Task details ▸ Copy out all lines that carry the word "before".

Data for the task ▸
__________
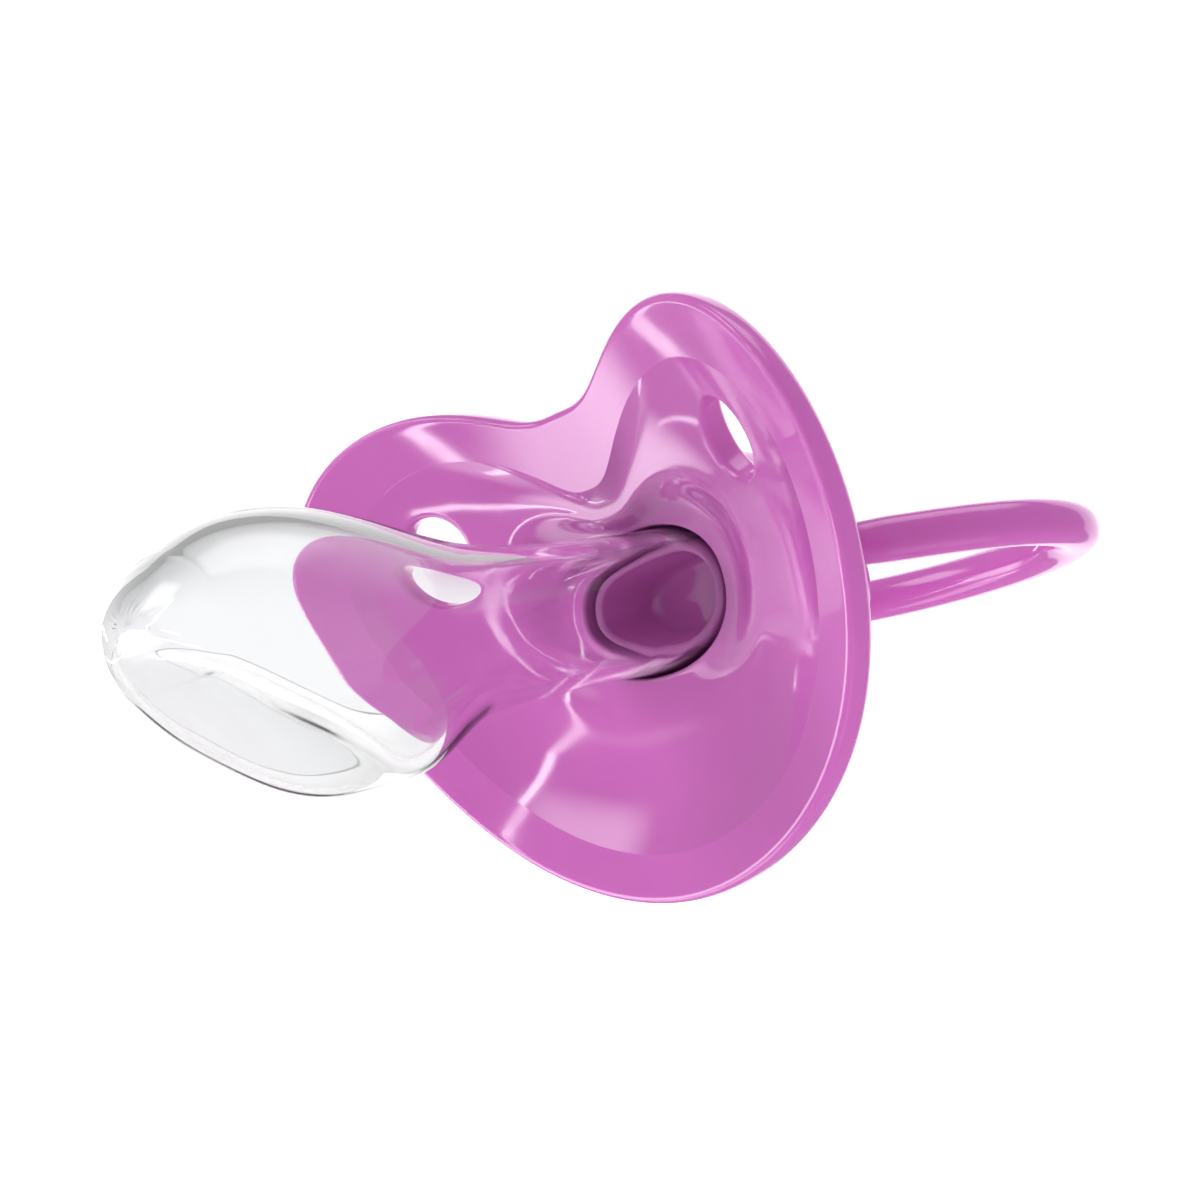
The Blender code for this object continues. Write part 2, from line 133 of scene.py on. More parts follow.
def open_spline(controls, position):
    """B-spline that ends at its first and last controls."""
    c = np.asarray(controls, float)
    return b_spline(np.concatenate([[2 * c[0] - c[1]], c, [2 * c[-1] - c[-2]]]), position)


def catmull_rom(stations, steps):
    """Points of a curve through all stations, with this many steps from one to the next."""
    stations = np.array(stations)
    count = len(stations) - 1
    found = []
    for p in np.linspace(0, count, count * steps + 1):
        i = min(int(p), count - 1)
        t = p - i
        before = stations[max(i - 1, 0)]
        a, b = stations[i], stations[i + 1]
        after = stations[min(i + 2, count)]
        found.append(0.5 * (
            2 * a
            + (b - before) * t
            + (2 * before - 5 * a + 4 * b - after) * t * t
            + (3 * a - before - 3 * b + after) * t ** 3
        ))
    return found


def smooth(t):
    """Eased step from 0 to 1."""
    t = np.clip(t, 0.0, 1.0)
    return t * t * t * (t * (6 * t - 15) + 10)


def oval_radius(theta, size):
    reach = np.abs(np.cos(theta) / size[0]) ** OVAL + np.abs(np.sin(theta) / size[1]) ** OVAL
    return reach ** (-1.0 / OVAL)


def rim_radius(theta):
    """Radius of the shield's outline, which depends only on the height of a direction."""
    lift = np.arcsin(np.clip(np.sin(theta), -1, 1))
    return mirrored_spline(RIM_CONTROLS, (lift / np.pi + 0.5) * (len(RIM_CONTROLS) - 1))


def crease_radius(theta):
    """Radius of the line where the dish meets the flat band."""
    return rim_radius(theta) - BAND_WIDTH - BAND_WIDENING * np.sin(theta)


def base_y(x, z):
    """Swept surface of the band, carried on across the middle."""
    return -(FORWARD + CURVE_X * x * x + CURVE_Z * z * z + CURVE_XXZ * x * x * z + LEAN * z)


def front_y(x, z):
    """Mouth-side surface: the swept surface sunk into a dish, with a boss rising to the hole."""
    theta = np.arctan2(z, x)
    r = np.hypot(x, z)
    hole = oval_radius(theta, HOLE)
    span = crease_radius(theta) - hole
    inside = np.clip((r - hole) / span, 0.0, 1.0)
    sink = DISH_DEPTH * 4 * inside * (1 - inside)
    blend = smooth(inside / BOSS_REACH)
    return HOLE_Y * (1 - blend) + (base_y(x, z) + sink) * blend


# --- mesh building -------------------------------------------------------------------------------

def make_object(name, points, faces, material):
    """Smooth-shaded object from millimetre points of the shape frame."""
    mesh = bpy.data.meshes.new(name)
    mesh.from_pydata([tuple(p) for p in place(points)], [], faces)
    mesh.materials.append(material)
    bm = bmesh.new()
    bm.from_mesh(mesh)
    bmesh.ops.recalc_face_normals(bm, faces=bm.faces)
    bm.to_mesh(mesh)
    bm.free()
    mesh.shade_smooth()
    obj = bpy.data.objects.new(name, mesh)
    bpy.context.scene.collection.objects.link(obj)
    return obj


def loft(rings, closed_loop=False, start_cap=False, end_cap=False, skip=()):
    """Points and faces of a body of rings; skip holds (row, column) of quads to leave out."""
    count = len(rings[0])
    points = [p for ring in rings for p in ring]
    faces = []
    rows = len(rings) if closed_loop else len(rings) - 1
    for j in range(rows):
        a = j * count
        b = ((j + 1) % len(rings)) * count
        for i in range(count):
            if (j, i) in skip:
                continue
            k = (i + 1) % count
            faces.append((a + i, a + k, b + k, b + i))
    for wanted, row in ((start_cap, 0), (end_cap, len(rings) - 1)):
        if wanted:
            middle = len(points)
            ring = np.array(rings[row])
            points.append(ring.mean(axis=0))
            first = row * count
            faces += [(middle, first + i, first + (i + 1) % count) for i in range(count)]
    return points, faces


def circle(sides):
    """Cosine and sine of evenly spaced angles."""
    angle = np.linspace(0, 2 * np.pi, sides, endpoint=False)
    return np.cos(angle), np.sin(angle)


def powered(value, power):
    """A power that keeps the sign."""
    return np.sign(value) * np.abs(value) ** power


def oval_ring(y, size, sides):
    c, s = circle(sides)
    x = powered(c, 2 / OVAL) * size[0]
    z = powered(s, 2 / OVAL) * size[1]
    return np.stack([x, np.full(sides, float(y)), z], axis=1)


def oval_rings(profile, sides):
    """Rings of an oval body from (half width, half height, y) stations."""
    return [oval_ring(y, (w, h), sides) for w, h, y in profile]


def join_rows(rows, faces):
    """Adds quads between neighbouring rows of point numbers, each row closed on itself."""
    for row, following in zip(rows, rows[1:]):
        for i in range(len(row)):
            k = (i + 1) % len(row)
            faces.append((row[i], row[k], following[k], following[i]))


# --- shield --------------------------------------------------------------------------------------

THETA = np.linspace(0, 2 * np.pi, SHIELD_SIDES, endpoint=False)


def polar(radius, y):
    """Ring of the shield's mesh; y is a depth or a surface over x and z."""
    x = radius * np.cos(THETA)
    z = radius * np.sin(THETA)
    height = y(x, z) if callable(y) else np.full(SHIELD_SIDES, float(y))
    return np.stack([x, height, z], axis=1)


def dish_fractions():
    """Radial stations from the hub to the crease, closer together at the crease."""
    even = np.linspace(0, 1, DISH_STATIONS)
    return np.unique(np.concatenate([even[:-1], DISH_END_STATIONS, [1.0]]))


def dish_ring(fraction, back):
    """Ring of the dish on the front or back surface."""
    hub = oval_radius(THETA, HUB_OUTER)
    radius = hub + (crease_radius(THETA) - hub) * fraction
    lift = THICKNESS if back else 0.0
    return polar(radius, lambda x, z: front_y(x, z) + lift)


def vent_loops(outline, centre, axis, side_y, sign):
    """Loops from the patch outline to the vent's rounded edge, on the front or back surface."""
    x0, z0 = centre
    angle = np.arctan2(outline[:, 2] - z0, outline[:, 0] - x0)
    rightward = np.cross(axis, [0.0, 0.0, 1.0])
    rightward /= np.linalg.norm(rightward)
    rightward *= np.sign(rightward[0])
    upward = np.cross(rightward, axis)
    upward *= np.sign(upward[2])
    middle = np.array([x0, base_y(x0, z0), z0])
    around = np.outer(np.cos(angle), rightward) + np.outer(np.sin(angle), upward)
    rim = middle + around * (VENT_RADIUS + VENT_FILLET)
    slide = np.zeros(len(angle))
    for _ in range(VENT_FIT_ROUNDS):
        p = rim + np.outer(slide, axis)
        slide += (side_y(p[:, 0], p[:, 2]) - p[:, 1]) / axis[1] * VENT_FIT_RATE
    loops = []
    edge = rim + np.outer(slide, axis)
    for k in range(1, VENT_PATCH_LOOPS + 1):
        t = k / VENT_PATCH_LOOPS
        flat = outline * (1 - t) + edge * t
        flat[:, 1] = side_y(flat[:, 0], flat[:, 2])
        loops.append(flat)
    for k in range(1, VENT_FILLET_STEPS + 1):
        a = math.pi / 2 * k / VENT_FILLET_STEPS
        radius = VENT_RADIUS + VENT_FILLET * (1 - math.sin(a))
        depth = slide + sign * VENT_FILLET * (1 - math.cos(a))
        loops.append(middle + around * radius + np.outer(depth, axis))
    return loops


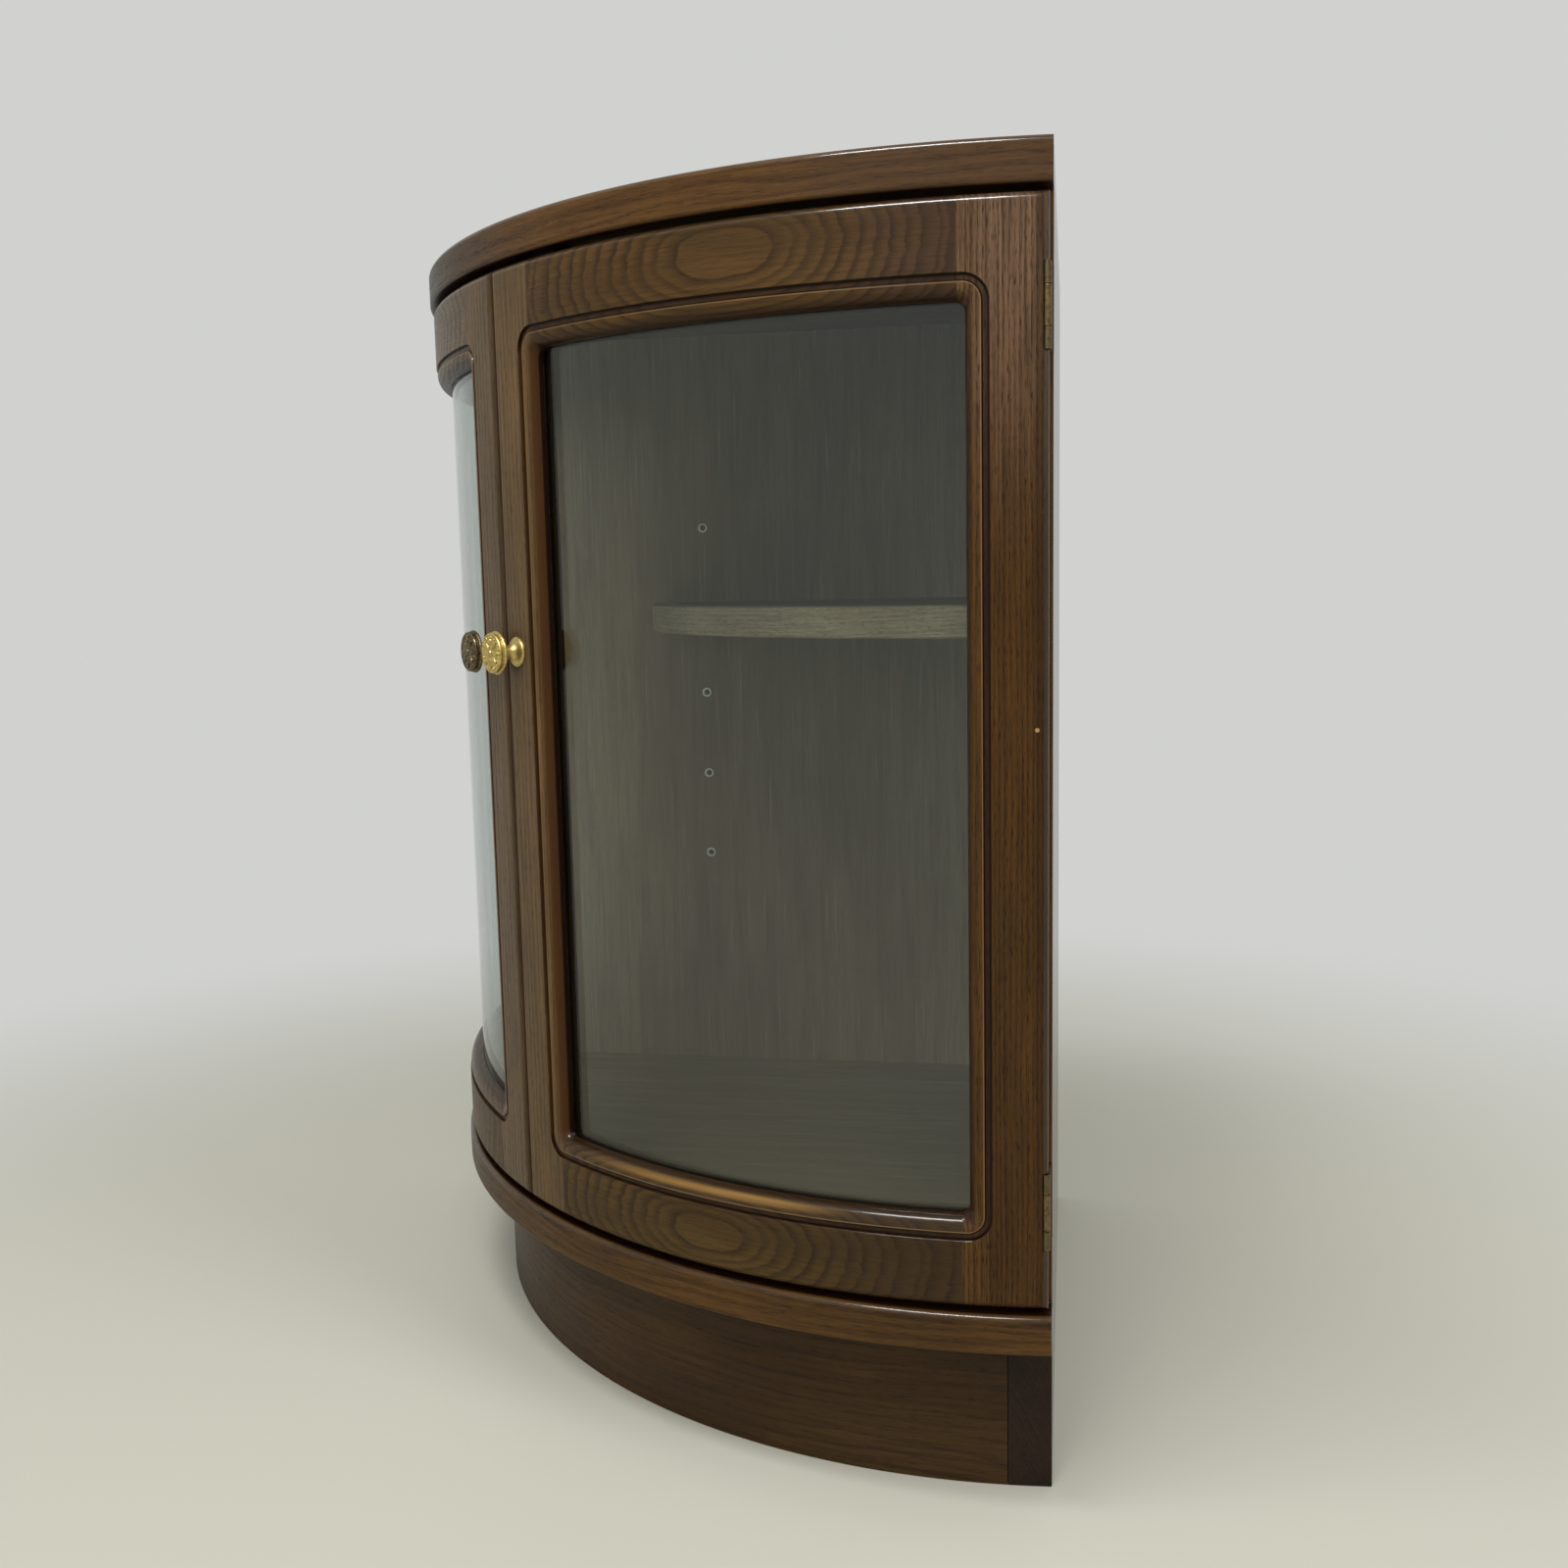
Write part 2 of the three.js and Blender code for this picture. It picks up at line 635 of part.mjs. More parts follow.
// Assembly
const cabinet = new THREE.Group();
const toWalls = overallWidth / 2 - arcInset;
cabinet.position.set(toWalls, toWalls, 0);

addBoard(cabinet, 'top', topBoardLow, topBoardRounding);
addBoard(cabinet, 'bottom', plinthHeight, bottomBoardRounding);
addPanels(cabinet);
addPlinth(cabinet);
addShelf(cabinet);

const frameShapes = doorFrameShapes();
const glazing = glazingShapes();
const hinges = hingeShapes();
for (const side of ['right', 'left']) {
  const onSide = (geometry) => (side === 'right' ? geometry : mirrored(geometry));
  for (const [name, geometry] of Object.entries(frameShapes)) {
    cabinet.add(part(`${side}_door_${name}`, onSide(geometry), frameOak));
  }
  for (const [name, geometry] of Object.entries(glazing)) {
    const material = name === 'glass' ? glassFinish : frameOak;
    cabinet.add(part(`${side}_door_${name}`, onSide(geometry), material));
  }
  addDoorFittings(cabinet, side, side === 'right' ? brightBrass : agedBrass);
  addCatch(cabinet, side);
  for (const [place, hingeLow] of Object.entries(hingeHeights)) {
    const hinge = new THREE.Group();
    hinge.position.set(side === 'right' ? pinX : pinY, side === 'right' ? pinY : pinX, hingeLow);
    for (const [name, geometry] of Object.entries(hinges)) {
      hinge.add(part(`${side}_${place}_hinge_${name}`, onSide(geometry), hingeBrass));
    }
    cabinet.add(hinge);
  }
}

export default cabinet;
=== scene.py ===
import json
import math
import bmesh
import bpy
from mathutils import Matrix, Vector


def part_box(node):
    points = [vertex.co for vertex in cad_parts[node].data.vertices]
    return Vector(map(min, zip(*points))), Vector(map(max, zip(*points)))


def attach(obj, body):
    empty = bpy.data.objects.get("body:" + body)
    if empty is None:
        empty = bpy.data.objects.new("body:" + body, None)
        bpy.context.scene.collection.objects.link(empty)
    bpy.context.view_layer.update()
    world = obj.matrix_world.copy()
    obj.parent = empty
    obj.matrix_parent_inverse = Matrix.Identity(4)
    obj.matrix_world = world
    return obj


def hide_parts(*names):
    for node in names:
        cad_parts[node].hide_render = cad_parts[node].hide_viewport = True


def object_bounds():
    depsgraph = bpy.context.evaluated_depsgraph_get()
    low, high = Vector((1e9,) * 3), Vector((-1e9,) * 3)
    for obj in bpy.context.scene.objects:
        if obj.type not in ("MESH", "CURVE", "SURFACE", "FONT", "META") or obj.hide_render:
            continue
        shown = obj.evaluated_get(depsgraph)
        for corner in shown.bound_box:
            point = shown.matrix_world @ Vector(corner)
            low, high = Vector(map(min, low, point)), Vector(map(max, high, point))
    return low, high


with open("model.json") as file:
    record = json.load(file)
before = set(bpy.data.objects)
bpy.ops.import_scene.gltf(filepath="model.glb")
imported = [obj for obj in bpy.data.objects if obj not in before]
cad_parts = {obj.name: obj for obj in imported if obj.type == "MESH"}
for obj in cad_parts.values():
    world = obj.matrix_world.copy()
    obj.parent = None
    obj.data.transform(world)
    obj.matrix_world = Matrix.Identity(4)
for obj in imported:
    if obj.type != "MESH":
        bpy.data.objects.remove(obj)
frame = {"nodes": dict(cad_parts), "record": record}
cadLow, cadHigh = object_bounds()
print("frame loaded:", len(frame["nodes"]), "nodes")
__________
Answer to this problem ▸
        before = stations[max(i - 1, 0)]
            + (b - before) * t
            + (2 * before - 5 * a + 4 * b - after) * t * t
            + (3 * a - before - 3 * b + after) * t ** 3
before = set(bpy.data.objects)
imported = [obj for obj in bpy.data.objects if obj not in before]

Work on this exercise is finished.